> WHAT TO PRODUCE
Your task is to reproduce the material exactly.

[3D code data]
----
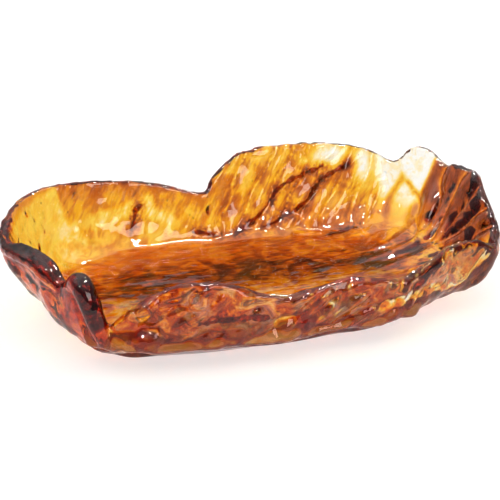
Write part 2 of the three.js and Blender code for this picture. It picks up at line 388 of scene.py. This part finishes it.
def lining_glass():
    """Amber glass cased inside clear glass of the same index: it colours the light and bends none of it."""
    made, tree = material("cased_amber_glass")
    shader = add(tree, "ShaderNodeBsdfPrincipled", {
        "Base Color": amber(tree, streaked_depth(tree, contrast=0.26, flecks=0.35), faces=2),
        "Roughness": 0.0, "IOR": 1.0, "Specular IOR Level": 0.0, "Transmission Weight": 1.0})
    add(tree, "ShaderNodeOutputMaterial", {"Surface": shader.outputs["BSDF"]})
    return made


def thread_glass():
    """Dark brown glass laid on in threads: almost black, red brown where it thins out."""
    made, tree = material("trailed_brown_glass")
    place = add(tree, "ShaderNodeTexCoord").outputs["Object"]
    # Thin and thick places of 4 mm along the thread
    grain = add(tree, "ShaderNodeTexNoise", {"Vector": place, "Scale": 260.0, "Detail": 3.0})
    depth = add(tree, "ShaderNodeMapRange", {
        "Value": grain.outputs["Fac"], "From Min": 0.35, "From Max": 0.65, "To Min": 0.55, "To Max": 0.98})
    shader = add(tree, "ShaderNodeBsdfPrincipled", {
        "Base Color": amber(tree, depth.outputs["Result"], faces=2), "Roughness": 0.05, "IOR": 1.02,
        "Transmission Weight": 1.0})
    add(tree, "ShaderNodeOutputMaterial", {"Surface": shader.outputs["BSDF"]})
    return made


def pad_rubber():
    """Cast clear polyurethane: milky, soft edged and a little tacky."""
    made, tree = material("cast_clear_polyurethane")
    place = add(tree, "ShaderNodeTexCoord").outputs["Object"]
    # Cloudy places of 2.5 mm in the matt skin
    haze = add(tree, "ShaderNodeTexNoise", {"Vector": place, "Scale": 400.0, "Detail": 3.0})
    rough = add(tree, "ShaderNodeMapRange", {"Value": haze.outputs["Fac"], "To Min": 0.3, "To Max": 0.5})
    shader = add(tree, "ShaderNodeBsdfPrincipled", {
        "Base Color": linear("#EDEBE4"), "Roughness": rough.outputs["Result"], "IOR": 1.46,
        "Transmission Weight": 0.8})
    add(tree, "ShaderNodeOutputMaterial", {"Surface": shader.outputs["BSDF"]})
    return made


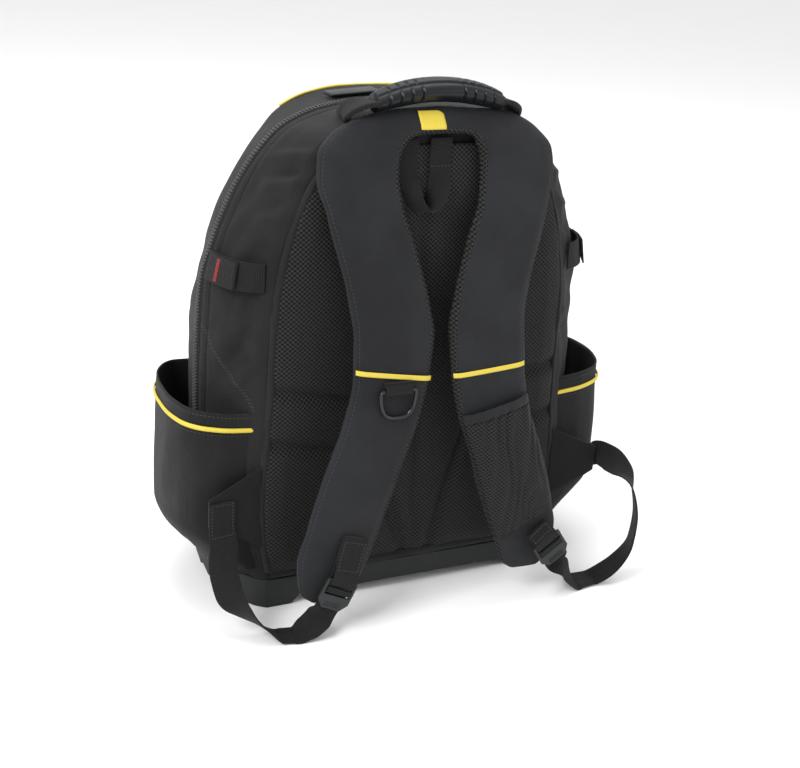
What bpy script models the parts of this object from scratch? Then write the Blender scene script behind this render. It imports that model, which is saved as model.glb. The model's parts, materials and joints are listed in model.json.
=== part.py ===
"""Tool backpack standing on its moulded base.

The wearer's side, with the mesh back panel and the shoulder straps, looks along -Y.
Heights are measured from the floor and depths from the flat back of the bag.
"""
import math

import bmesh
import bpy
import numpy as np
from mathutils import Euler, Matrix, Vector

# Driving dimensions, in metres
BODY_HALF = 0.188          # half the width of the bag at its belly
BODY_DEPTH = 0.200         # flat back to front panel
BODY_HEIGHT = 0.420        # base rim to the top of the bag
WALL = 0.002               # coated polyester with its foam and lining
GAP = 0.0003               # clearance between sewn pieces

BASE_HEIGHT = 0.030        # floor to the rim of the moulded base
BASE_WALL = 0.003
FOOT_HEIGHT = 0.0095
FOOT_CHAMFER = 0.008
FEET_APART = 0.210         # clear width between the feet, across the back
FEET_SIDE_FROM = 0.045     # clear stretch between the feet, along the side
FEET_SIDE_TO = 0.092

ZIP_DEPTH = 0.060          # the zip runs round the bag at this depth
ZIP_WIDTH = 0.009
SLIDER_SIZE = (0.010, 0.012, 0.004)
SLIDER_ACROSS = -0.018
PULL_SIZE = (0.046, 0.020, 0.003)
PULL_ACROSS = -0.040
PULL_DEPTH = 0.089
TOP_PIPING_DEPTH = 0.126
TOP_PIPING_HALF = 0.092
PIPING_RADIUS = 0.0013

PAD_THICKNESS = 0.0075     # air mesh over foam
PAD_MARGIN = 0.005
PAD_DROP = 0.026           # top of the bag to the pad's top edge
PAD_RISE = 0.0085          # base rim to the pad's lower edge

YOKE_DROP = 0.052          # top of the bag to where a shoulder strap leaves the yoke
STRAP_END = 0.030          # floor to the strap's lower end
STRAP_SPREAD = 0.100       # centre line of the bag to centre line of the strap's end
STRAP_HALF = 0.037
STRAP_BOW = 0.054          # how far the strap stands off the back
STRAP_THICKNESS = 0.0095
YOKE_THICKNESS = 0.008
YOKE_HEIGHT = 0.0585
STRIPE_HEIGHT = 0.2355     # yellow band across each strap
STRIPE_WIDTH = 0.005
STRIPE_THICKNESS = 0.001
TAB_WIDTH = 0.023
TAB_THICKNESS = 0.001

WEBBING_WIDTH = 0.025
WEBBING_THICKNESS = 0.0015
HAUL_WIDTH = 0.020
HAUL_ACROSS = -0.0125      # middle of the haul loop
HAUL_APART = 0.0155        # from there to each leg's centre line
HAUL_STAND = 0.0155        # how far its fold stands off the back
HAUL_RISE = 0.026          # upper ends of the straps to the loop's seam
HAUL_DROP = 0.054          # from its seam to its fold
LOOP_OUT = 0.205           # how far an adjuster loop swings out
LOOP_REACH = 0.066         # how far it reaches behind the back
LOOP_RISE = 0.118          # where it is sewn to its wing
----
> TASK OUTPUT
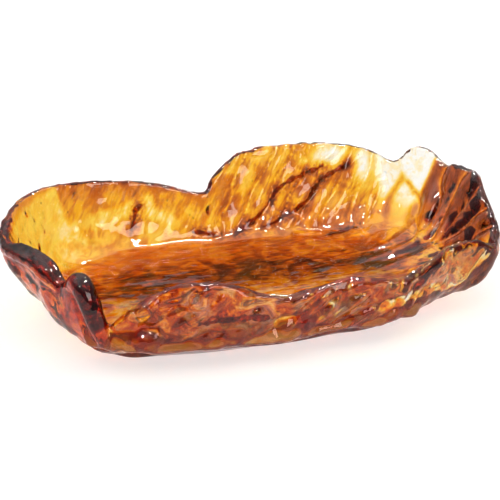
Write part 2 of the three.js and Blender code for this picture. It picks up at line 388 of scene.py. This part finishes it.
def lining_glass():
    """Amber glass cased inside clear glass of the same index: it colours the light and bends none of it."""
    made, tree = material("cased_amber_glass")
    shader = add(tree, "ShaderNodeBsdfPrincipled", {
        "Base Color": amber(tree, streaked_depth(tree, contrast=0.26, flecks=0.35), faces=2),
        "Roughness": 0.0, "IOR": 1.0, "Specular IOR Level": 0.0, "Transmission Weight": 1.0})
    add(tree, "ShaderNodeOutputMaterial", {"Surface": shader.outputs["BSDF"]})
    return made


def thread_glass():
    """Dark brown glass laid on in threads: almost black, red brown where it thins out."""
    made, tree = material("trailed_brown_glass")
    place = add(tree, "ShaderNodeTexCoord").outputs["Object"]
    # Thin and thick places of 4 mm along the thread
    grain = add(tree, "ShaderNodeTexNoise", {"Vector": place, "Scale": 260.0, "Detail": 3.0})
    depth = add(tree, "ShaderNodeMapRange", {
        "Value": grain.outputs["Fac"], "From Min": 0.35, "From Max": 0.65, "To Min": 0.55, "To Max": 0.98})
    shader = add(tree, "ShaderNodeBsdfPrincipled", {
        "Base Color": amber(tree, depth.outputs["Result"], faces=2), "Roughness": 0.05, "IOR": 1.02,
        "Transmission Weight": 1.0})
    add(tree, "ShaderNodeOutputMaterial", {"Surface": shader.outputs["BSDF"]})
    return made


def pad_rubber():
    """Cast clear polyurethane: milky, soft edged and a little tacky."""
    made, tree = material("cast_clear_polyurethane")
    place = add(tree, "ShaderNodeTexCoord").outputs["Object"]
    # Cloudy places of 2.5 mm in the matt skin
    haze = add(tree, "ShaderNodeTexNoise", {"Vector": place, "Scale": 400.0, "Detail": 3.0})
    rough = add(tree, "ShaderNodeMapRange", {"Value": haze.outputs["Fac"], "To Min": 0.3, "To Max": 0.5})
    shader = add(tree, "ShaderNodeBsdfPrincipled", {
        "Base Color": linear("#EDEBE4"), "Roughness": rough.outputs["Result"], "IOR": 1.46,
        "Transmission Weight": 0.8})
    add(tree, "ShaderNodeOutputMaterial", {"Surface": shader.outputs["BSDF"]})
    return made


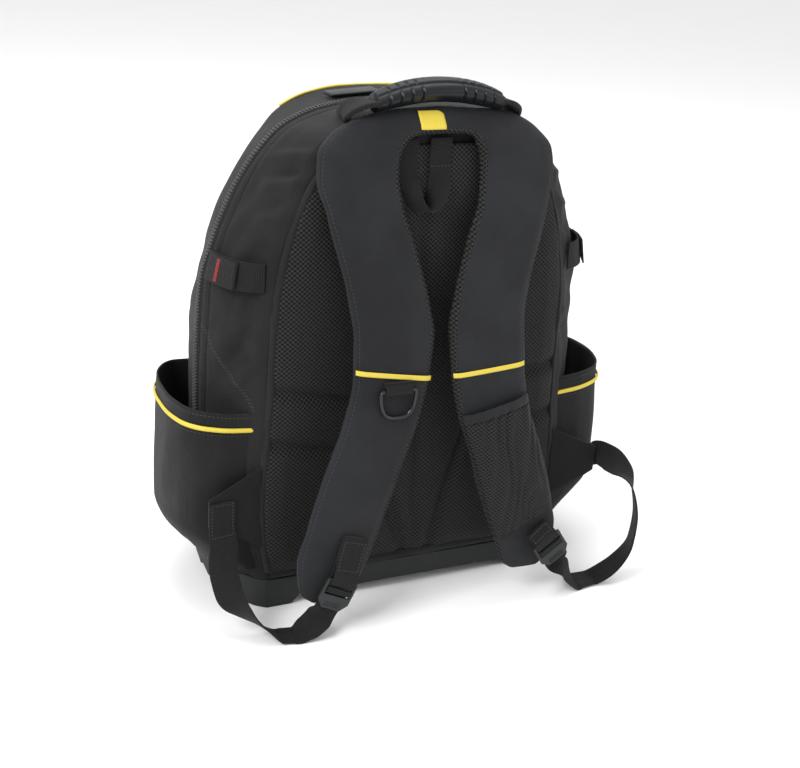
What bpy script models the parts of this object from scratch? Then write the Blender scene script behind this render. It imports that model, which is saved as model.glb. The model's parts, materials and joints are listed in model.json.
=== part.py ===
"""Tool backpack standing on its moulded base.

The wearer's side, with the mesh back panel and the shoulder straps, looks along -Y.
Heights are measured from the floor and depths from the flat back of the bag.
"""
import math

import bmesh
import bpy
import numpy as np
from mathutils import Euler, Matrix, Vector

# Driving dimensions, in metres
BODY_HALF = 0.188          # half the width of the bag at its belly
BODY_DEPTH = 0.200         # flat back to front panel
BODY_HEIGHT = 0.420        # base rim to the top of the bag
WALL = 0.002               # coated polyester with its foam and lining
GAP = 0.0003               # clearance between sewn pieces

BASE_HEIGHT = 0.030        # floor to the rim of the moulded base
BASE_WALL = 0.003
FOOT_HEIGHT = 0.0095
FOOT_CHAMFER = 0.008
FEET_APART = 0.210         # clear width between the feet, across the back
FEET_SIDE_FROM = 0.045     # clear stretch between the feet, along the side
FEET_SIDE_TO = 0.092

ZIP_DEPTH = 0.060          # the zip runs round the bag at this depth
ZIP_WIDTH = 0.009
SLIDER_SIZE = (0.010, 0.012, 0.004)
SLIDER_ACROSS = -0.018
PULL_SIZE = (0.046, 0.020, 0.003)
PULL_ACROSS = -0.040
PULL_DEPTH = 0.089
TOP_PIPING_DEPTH = 0.126
TOP_PIPING_HALF = 0.092
PIPING_RADIUS = 0.0013

PAD_THICKNESS = 0.0075     # air mesh over foam
PAD_MARGIN = 0.005
PAD_DROP = 0.026           # top of the bag to the pad's top edge
PAD_RISE = 0.0085          # base rim to the pad's lower edge

YOKE_DROP = 0.052          # top of the bag to where a shoulder strap leaves the yoke
STRAP_END = 0.030          # floor to the strap's lower end
STRAP_SPREAD = 0.100       # centre line of the bag to centre line of the strap's end
STRAP_HALF = 0.037
STRAP_BOW = 0.054          # how far the strap stands off the back
STRAP_THICKNESS = 0.0095
YOKE_THICKNESS = 0.008
YOKE_HEIGHT = 0.0585
STRIPE_HEIGHT = 0.2355     # yellow band across each strap
STRIPE_WIDTH = 0.005
STRIPE_THICKNESS = 0.001
TAB_WIDTH = 0.023
TAB_THICKNESS = 0.001

WEBBING_WIDTH = 0.025
WEBBING_THICKNESS = 0.0015
HAUL_WIDTH = 0.020
HAUL_ACROSS = -0.0125      # middle of the haul loop
HAUL_APART = 0.0155        # from there to each leg's centre line
HAUL_STAND = 0.0155        # how far its fold stands off the back
HAUL_RISE = 0.026          # upper ends of the straps to the loop's seam
HAUL_DROP = 0.054          # from its seam to its fold
LOOP_OUT = 0.205           # how far an adjuster loop swings out
LOOP_REACH = 0.066         # how far it reaches behind the back
LOOP_RISE = 0.118          # where it is sewn to its wing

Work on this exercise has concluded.